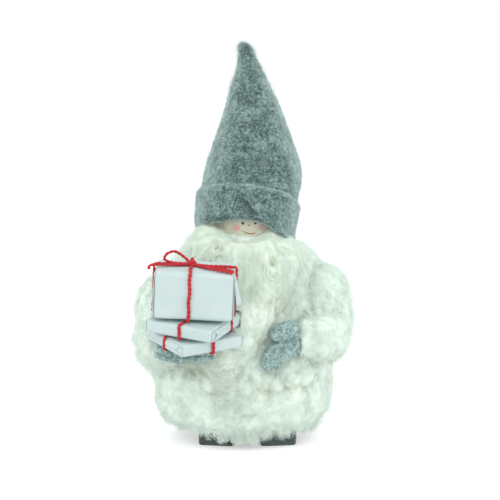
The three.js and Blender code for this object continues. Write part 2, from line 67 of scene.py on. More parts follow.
def add_camera():
    distance, elevation, width = 900.0, math.radians(7), 300.0
    aim = Vector((4.2, AXES_Y, 113.8))
    back = Vector((0, -math.cos(elevation), math.sin(elevation)))
    data = bpy.data.cameras.new("camera")
    data.sensor_width = 36.0
    data.lens = data.sensor_width * distance / width
    camera = add_object("camera", data)
    camera.location = (aim + back * distance) * MM
    camera.rotation_euler = (-back).to_track_quat("-Z", "Y").to_euler()
    bpy.context.scene.camera = camera


def add_sun(name, way, softness, strength):
    """A soft light from one side: way points from the object to the light."""
    data = bpy.data.lights.new(name, "SUN")
    data.angle = math.radians(softness)
    data.energy = strength
    add_object(name, data).rotation_euler = Vector(way).to_track_quat("Z", "Y").to_euler()


def put(tree, value, socket):
    """Sets a socket, or links it to another one. A colour may leave out its alpha."""
    if isinstance(value, bpy.types.NodeSocket):
        tree.links.new(value, socket)
    elif isinstance(value, tuple):
        socket.default_value = (*value, *(1,) * (len(socket.default_value) - len(value)))
    else:
        socket.default_value = value


def add_node(tree, kind, values, **settings):
    """A shader node with its settings, and with values or links for its inputs."""
    node = tree.nodes.new("ShaderNode" + kind)
    for key, value in settings.items():
        setattr(node, key, value)
    for key, value in values.items():
        put(tree, value, node.inputs[key])
    return node


def fresh_tree(owner):
    """The emptied node tree of a world or a material."""
    owner.use_nodes = True
    owner.node_tree.nodes.clear()
    return owner.node_tree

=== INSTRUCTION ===
From the listing above, extract every line exactly as it stands.

=== EXPECTED ANSWER ===
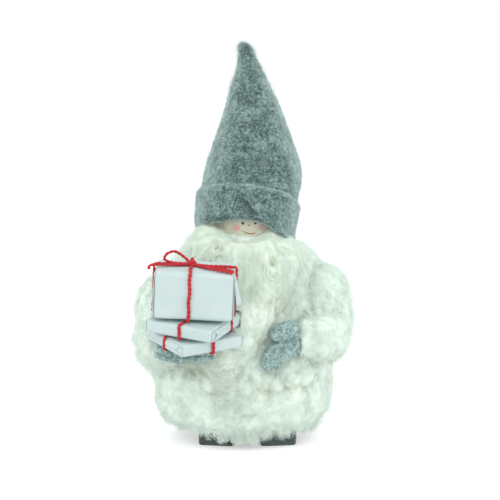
The three.js and Blender code for this object continues. Write part 2, from line 67 of scene.py on. More parts follow.
def add_camera():
    distance, elevation, width = 900.0, math.radians(7), 300.0
    aim = Vector((4.2, AXES_Y, 113.8))
    back = Vector((0, -math.cos(elevation), math.sin(elevation)))
    data = bpy.data.cameras.new("camera")
    data.sensor_width = 36.0
    data.lens = data.sensor_width * distance / width
    camera = add_object("camera", data)
    camera.location = (aim + back * distance) * MM
    camera.rotation_euler = (-back).to_track_quat("-Z", "Y").to_euler()
    bpy.context.scene.camera = camera


def add_sun(name, way, softness, strength):
    """A soft light from one side: way points from the object to the light."""
    data = bpy.data.lights.new(name, "SUN")
    data.angle = math.radians(softness)
    data.energy = strength
    add_object(name, data).rotation_euler = Vector(way).to_track_quat("Z", "Y").to_euler()


def put(tree, value, socket):
    """Sets a socket, or links it to another one. A colour may leave out its alpha."""
    if isinstance(value, bpy.types.NodeSocket):
        tree.links.new(value, socket)
    elif isinstance(value, tuple):
        socket.default_value = (*value, *(1,) * (len(socket.default_value) - len(value)))
    else:
        socket.default_value = value


def add_node(tree, kind, values, **settings):
    """A shader node with its settings, and with values or links for its inputs."""
    node = tree.nodes.new("ShaderNode" + kind)
    for key, value in settings.items():
        setattr(node, key, value)
    for key, value in values.items():
        put(tree, value, node.inputs[key])
    return node


def fresh_tree(owner):
    """The emptied node tree of a world or a material."""
    owner.use_nodes = True
    owner.node_tree.nodes.clear()
    return owner.node_tree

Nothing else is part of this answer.